How have we fallen to this? How have we accepted this as normal working practice? How have we let this unmandated government get away with sinking so low and supporting companies who treat workers like animals? 

 

Within our workplaces and certainly within our communities we are the ambassadors for change — ordinary people, working-class people.

Movements like the People’s Assembly Against Austerity are demonstrating in London today. This is a mass movement and a great way to get involved in campaigning against the pain inflicted on us by the Con-Dems.

Until this government sees ordinary people fighting back in numbers in unity it will continue to demonise us, demoralised as many of us are by fear.

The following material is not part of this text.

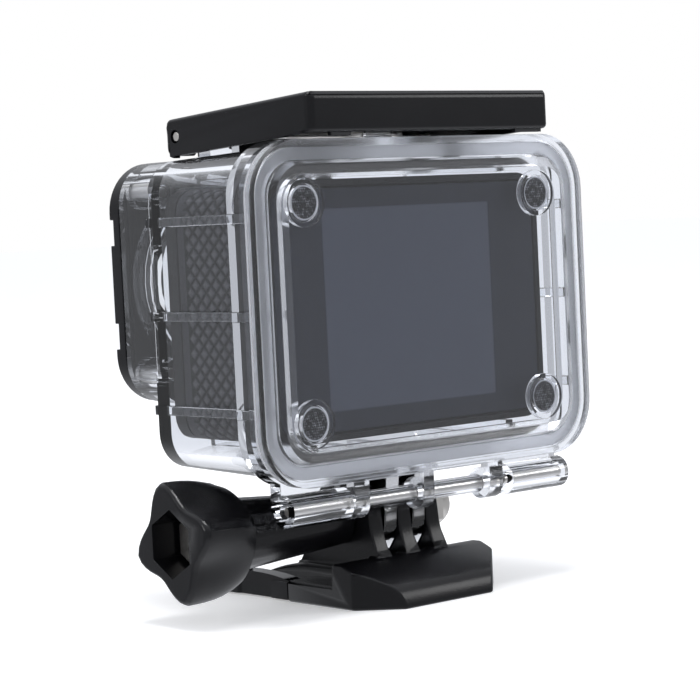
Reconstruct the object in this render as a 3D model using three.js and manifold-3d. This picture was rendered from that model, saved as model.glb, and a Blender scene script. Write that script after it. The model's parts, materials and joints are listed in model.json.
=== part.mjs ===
// An action camera in its clear diving case, on a three-pronged quick-release mount.
// Millimetres, +Z up. The lens faces -Y and the screen faces +Y. The world's origin lies on the
// buckle's flat underside, straight below the thumb screw's axis.

import * as THREE from 'three';
import { mergeVertices } from 'three/addons/utils/BufferGeometryUtils.js';
import Module from 'manifold-3d';

const wasm = await Module();
wasm.setup();

// ---- driving dimensions ----

const gap = 0.3; // clearance kept between neighbouring pieces

// camera
const cameraWidth = 59.2;
const cameraHeight = 41.1;
const cameraDepth = 22.8;
const cameraCorner = 4.5;
const cameraWall = 1.5;
const rearCoverDepth = 3;
const frontCoverDepth = 2.7;
const screenThickness = 0.9;
const lcdBeside = 11.6; // width of the dark border at each side of the display
const lcdAbove = 4.65;
const lcdThickness = 1.4;
const lensRadius = 11.6;
const lensFromSide = 5; // from the camera's side to the barrel
const lensFromTop = 3.75;
const lensReach = 6.8; // how far the barrel stands out of the front cover
const lensGlassRadius = 7.6;
const boardThickness = 1.2;
const batteryThickness = 9.4;
const batteryWidth = 34;
const batteryFromSide = 5.6;

// case
const caseWall = 2;
const caseDraft = 0.9; // how much the top and bottom close in from the flange to the front
const caseSideDraft = 0.1;
const caseCorner = 6;
const roomCorner = 4;
const roomBeside = 0.6; // free space at each side of the camera, and in front of it
const roomAbove = 2.8; // free space over and under the camera, taken up by rails
const flangeOverhang = 3; // how far the flange stands out past the side walls
const flangeOverTop = 0.9;
const flangeThickness = 3.1;
const flangeCorner = 9;
const seamGap = 1.2; // between the flange and the door, taken up by the gasket
const doorRim = 2.6;
const windowRise = 1; // how far the window stands out of the door's border
const windowSlope = 1.6;
const windowThickness = 2.4;
const windowOverCamera = 0.75; // how far the window reaches past the camera, above and below
const windowCorner = 4;
const ribWidth = 1.5;
const ribHeight = 0.8;
const ribSpacing = 15;

// lens port on the case's front
const portDepth = 7.6; // how far the clear skirt stands out of the front wall
const portRoom = 3; // how much wider the port's glass is than the lens barrel
const portWall = 1.8;
const portLedge = 1.6; // the step that the glass rests on
const plateThickness = 2.6;
const plateCorner = 8;
const notchSpread = 8.5; // from the plate's middle up and down to its grip notches
const portGlassThickness = 2;
const plateScrewInset = 5;
const screwRadius = 0.9;
const screwHeadRadius = 1.9;
const screwDepth = 5;
const postRadius = 2.6;

// door hinge
const hingeRadius = 2.6;
const hingePinRadius = 0.8;
const hingeDrop = 3.5; // from the door's lower edge down to the hinge's axis
const hingeInset = 5.3; // from the door's side to the hinge's end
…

I am a member of Unite the Union — a community member. Unite saw that by harnessing the traditional workplace members plus carers, the disabled, the self-employed, the retired and unemployed in our communities it could seek to combine both into an incredible working-class campaign against austerity. 

From small acorns bigger trees are starting to grow of a mass trade union movement that can campaign on all levels to create the pressure for the change we seek. So do yourself a favour — join a union today.

On a personal level tweeting, Facebooking and spreading the word are equally powerful tools to get the message out on austerity and a just welfare state. Even writing a good old-fashioned letter to your local paper makes you a committed activist. This all raises awareness of what matters to working-class people.

But unity is the most powerful campaign tool of all.

I urge you to campaign within your parties, campaign within your unions, your workplaces, your communities and use your vote, your precious vote in 2015, not as a protest but to defeat this out-of-touch, posh-boy, banker-loving government and seek to effect real change to restore our social security system.